Contractual language like the foregoing is one sided and creates potential risk for the buyer. This is true whether or not all of these provisions are enforceable under California law. The problem that the buyer faces is there is little or no bargaining strength in dealing with a large home builder in terms of removing any of these provisions. Therefore, it is important that the buyer thoroughly review the contract before it is signed and understand that it may contain clauses that favor the seller, limit the seller’s responsibilities, and either waive or disclaim rights on the part of the buyer. This is critical where you have a party who is going to defend itself using in-house lawyers, and where a buyer will have to retain a qualified California real estate attorney to try to overcome the one sidedness of the contract in the event that a dispute arises.

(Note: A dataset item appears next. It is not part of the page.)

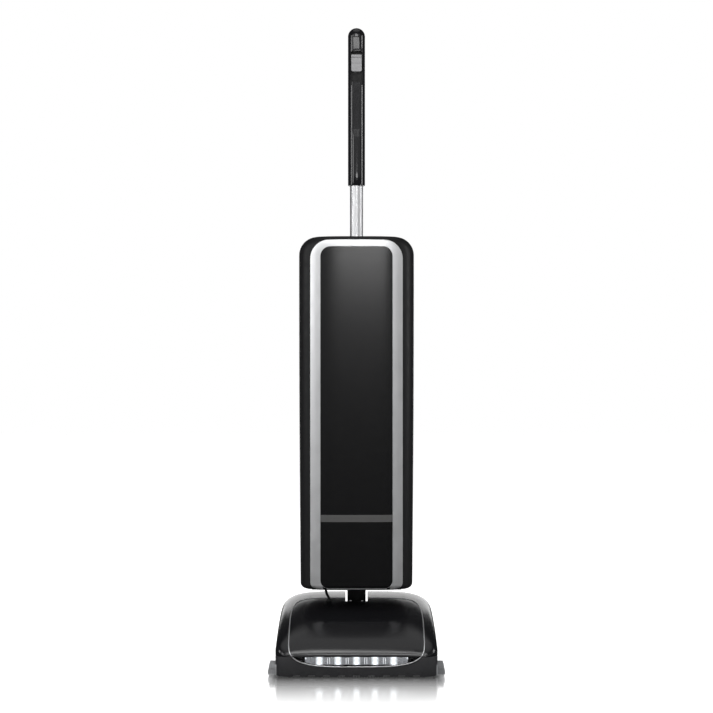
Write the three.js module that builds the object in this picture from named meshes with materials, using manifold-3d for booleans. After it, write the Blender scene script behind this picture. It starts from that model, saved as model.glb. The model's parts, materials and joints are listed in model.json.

Most large home builders work with their own in-house sales staff, but their purchase contracts state that these salespersons do not represent the buyer and, as identified in subparagraph (l), the contract attempts to limit any liability for any statements or representations made by the salespersons.
Finally, it is important for the buyer to understand what relationship, if any, there is between the seller of the property, the entity that is providing the financing, and the entity that is building the home. Large scale home builders often offer financing and other integrated services (title, escrow, property insurance, etc.) through separate affiliated companies. They may be separate and distinct entities with no liability for the actions of the other entities even though they share a common name.